Review By Robert R. Reilly,InsideCatholic.com,January 2011
the Naxos label has been doing a great service to American contemporary music (which owes a huge note of thanks to German founder Klaus Heymann) with its American Classics series of CDs. It has issued excellent recordings of what are the acknowledged classics…. Along those lines, it recently wrapped up its outstanding survey of the complete published symphonies of William Schuman (1910–1992) with the release of Symphony No. 8, accompanied by the ballet Night Journey (Naxos 8.559651).

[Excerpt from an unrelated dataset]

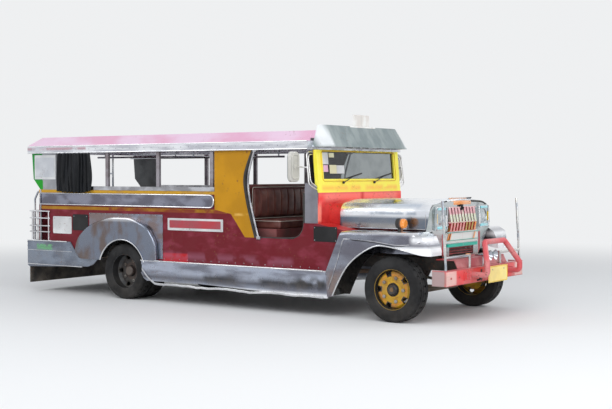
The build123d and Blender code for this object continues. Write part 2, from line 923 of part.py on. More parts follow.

This is not my favorite Schuman (start with the great Symphony No. 3), but Gerard Schwarz and the Seattle Symphony give superb performances.
Review By John von Rhein,Chicago Tribune,December 2010
The conductor’s survey of the published symphonies of William Schuman concludes triumphantly with this brooding and powerful work.
Review By Merlin Patterson,Fanfare,November 2010
Want List for Merlin Patterson [2010]
SCHUMAN, W.: Symphony No. 6 / Prayer in a Time of War / New England Triptych (Seattle Symphony, Schwarz) 8.559625
SCHUMAN, W.: Symphony No. 8 / Night Journey / IVES, C.: Variations on America (orch. W. Schuman) (Seattle Symphony, Schwarz) 8.559651
Gerard Schwarz and the Seattle Symphony Orchestra began their cycle of William Schuman symphonies well more than a decade ago on the Delos label. They bring the cycle, now on Naxos, to a magnificent conclusion with brilliant performances of two of the composer’s most challenging works, thus completing one of the most significant series of recordings in recent memory.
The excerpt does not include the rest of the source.